CE result of Hb Broomhill with the characteristic Hb X fraction incompletely separated from the Hb A peak.

CE, capillary electrophoresis; Hb, hemoglobin; Hb X, abnormal hemoglobin.

Figure 2.

Result of reverse sequencing. Arrow indicates the G>C homozygous substitution (as a result of coexisting with the α-thalassemia deletion) at codon 114 of HBA1 that was previously reported as Hb Broomhill.

Hb, hemoglobin.

Discussion

Hb variants are caused by mutations in globin genes, which lead to structural changes in the Hb molecule. The phenotype of Hb variants ranges from asymptomatic to severe clinical manifestations.[6] The sensitive detection of Hb fractions and accurate diagnosis of Hb variants are vital, especially in regions with a high prevalence of hemoglobinopathies.

Hb Broomhill was previously described as a neutral variation in HBA1 or HBA2, which led to an alanine substitution of the original amino acid proline at position 114. It is more specific to the Chinese population and was first recorded in 2010[1] in a heterozygous patient with an abnormal Hb comprising 19% of the total Hb and no clinical symptoms. The second heterozygote case discovered by Ling et al.[2] confirmed that Hb Broomhill can be detected by CE and that only a small shoulder peak appeared before the Hb A peak. In our study, because Hb Broomhill coexisted with the (- - SEA/) α-thalassemia deletion, CE detected an increased proportion of the abnormal Hb fraction; therefore, obvious incomplete separation between the abnormal Hb peak and Hb A peak was apparent.

Hb Broomhill carriers have seldom been reported and seemed to be rare, but the carrier rate was actually higher than previously believed according to previous molecular epidemiology surveys of hemoglobinopathies in the Chinese population.[7,8] As previously shown, we found that the Hb Broomhill fraction was small and unseparated from the Hb A fraction in CE analysis; similarly, it was reported to be difficult to detect using high-performance liquid chromatography.[2] Thus, it is likely that this Hb variant is overlooked during laboratory analysis.

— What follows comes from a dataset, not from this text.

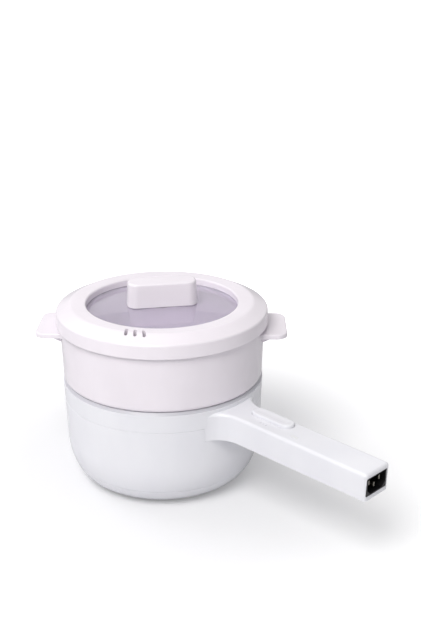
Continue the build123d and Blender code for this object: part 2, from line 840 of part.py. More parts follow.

The first recorded case heterozygous for Hb Broomhill was asymptomatic with an Hb level of 116 g/L; the mean corpuscular volume (MCV; 89.7 fL) and mean corpuscular hemoglobin (MCH; 30.1 pg) were normal.[1] The second reported case had mild anemia with an Hb level of 96 g/L; in accordance with the first case, the MCV (95.7 fL) and MCH (29.6 pg) were within reference ranges.[2] Additionally, this variant had been detected in two molecular epidemiology surveys that lacked further information about clinical presentation or laboratory testing.[7,8]

The α114 location appears to be involved in α1β1 interactions, and several other Hb variants exist in the same location as Hb Broomhill, including Hb Chiapas [α114(GH2)Pro→Arg; HBA1: c.344C>G], Hb Melusine [α114(GH2)Pro→Ser; HBA1: c.343C>T], Hb Nouakchott [α114(GH2)Pro→Leu; HBA1: c.344C>T], and Hb Hubei [α114(GH2)Pro→His; HBA1: c.344C>A].[9-11] The pathogenesis of these variants is poorly understood. Although they may change the GH2 corner of the α-globin chain and the hydrophobicity of this part of the chain,[12] most heterozygotes showed no sign of anemia or α-thalassemia hematological phenotypes. Moreover, the clinical manifestations of individuals with compound heterozygosity for Hb Broomhill and the (- - SEA/) α-thalassemia deletion have never been described to our knowledge. In our report, case 1 presented with mild anemia and case 2 had no anemia, and the hematological features were similar to those of (- - SEA/) α-thalassemia heterozygotes. This indicates that the clinical severity of (- - SEA/) α-thalassemia heterozygotes did not worsen when compounded with Hb Broomhill.

Conclusions

In regions where hemoglobinopathies are prevalent and heterogeneous, interactions of Hb variants with thalassemia are commonly encountered. These interactions may lead to complex syndromes with complicated laboratory diagnostics. In our study, although the interaction of Hb Broomhill with (- - SEA/) α-thalassemia did not lead to Hb H disease, the data assembled from these two unrelated patients will provide more insights into the clinical features and laboratory findings of Hb Broomhill and will be crucial for genetic counselling and prenatal diagnosis in this population.